Os trabalhos da vindima iniciaram com a apanha da uva branca, em meados de agosto, a que se seguiram as uvas para vinho Rosé e agora as uvas tintas. São transportadas para a receção da propriedade, a uns quilómetros de viagem de jipe em terra batida, deixando para trás as videiras verdes nos socalcos do monte. “São descarregadas neste tapete, onde é feita a seleção dos cachos e depois vão para esta máquina que separa o pé da uva dos bagos da uva”, descreve.
“Daqui é reencaminhado para estes três centros de vinificação que temos — os lagares, a adega das vinhas velhas e adega nova — que é onde nós fermentamos e vinificamos o vinho”, completa enquanto aponta, orgulhoso, para as iniciais do bisavô “CDA” (Constantino de Almeida) num dos edifícios.

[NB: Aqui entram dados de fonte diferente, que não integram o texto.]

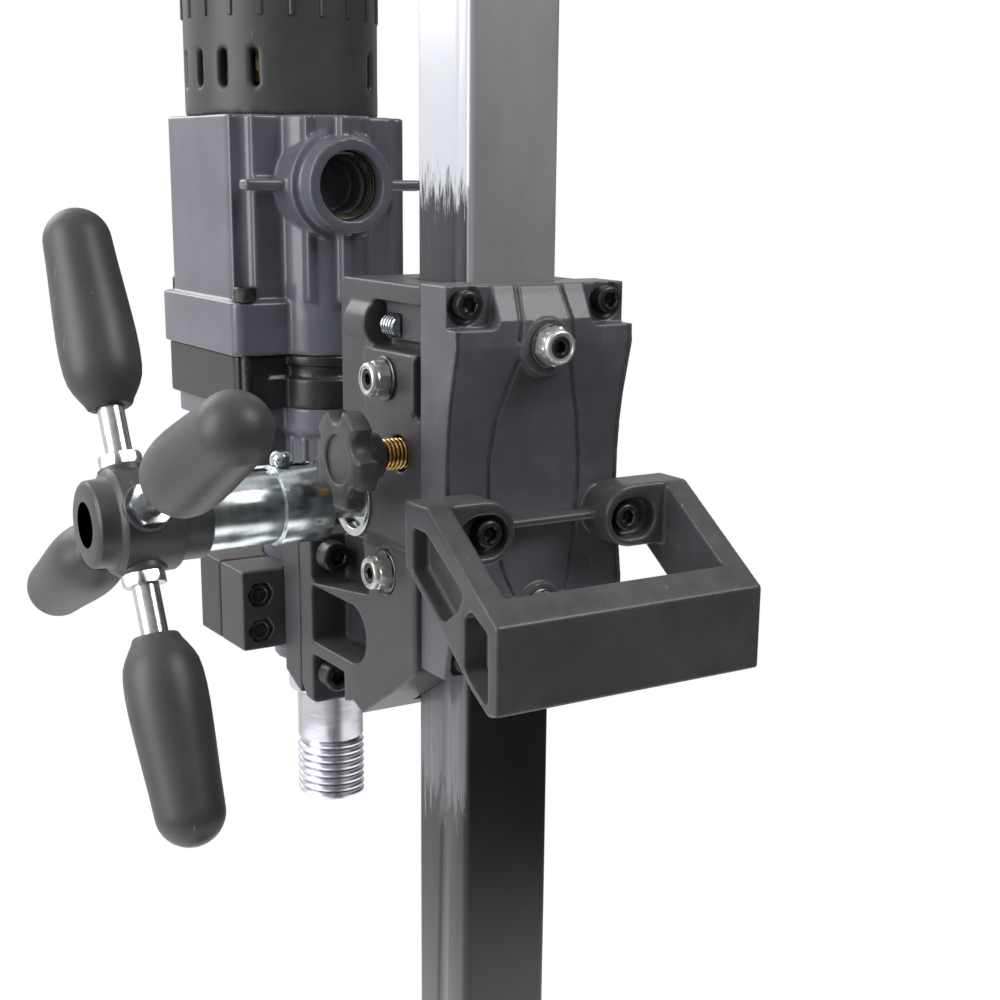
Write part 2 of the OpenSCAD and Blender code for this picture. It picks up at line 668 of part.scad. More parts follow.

Os vinhos são depois engarrafados num armazém localizado a uns quilómetros da Quinta do Crasto, em Sabrosa, de onde saem para os quatro cantos do mundo. “Ficam lá a estagiar um bocadinho e depois as garrafas vão sendo rotuladas e expedidas conforme chegam as encomendas”, descreve o empresário que vai investir, na Quinta do Crasto, cerca de cinco milhões de euros na construção de um boutique hotel, algumas villas com piscina, uma sala de provas, uma nova loja e um restaurante panorâmico com vista para o Rio Douro. As obras deverão arrancar no início de 2025 e demorar dois anos a estar concluídas, avançou, em primeira mão, ao ECO/Local Online o administrador da quinta.
Em 2023, a propriedade atraiu mais de 10 mil de visitantes provenientes sobretudo do Brasil e dos EUA, mas também da Ásia, detalha Roquette. Há já alguns anos que a riqueza do património histórico e cultural da quinta, vinhas e adegas, vinho, a excelência da gastronomia local e a “piscina infinita”, com assinatura do arquiteto Souto Moura, andam nas bocas do mundo. A Quinta do Crasto já recebeu visitantes famosos como o ator Harrison Ford, Ronnie Wood (Rolling Stones) ou Simon LeBon, vocalista da banda pop britânica Duran Duran.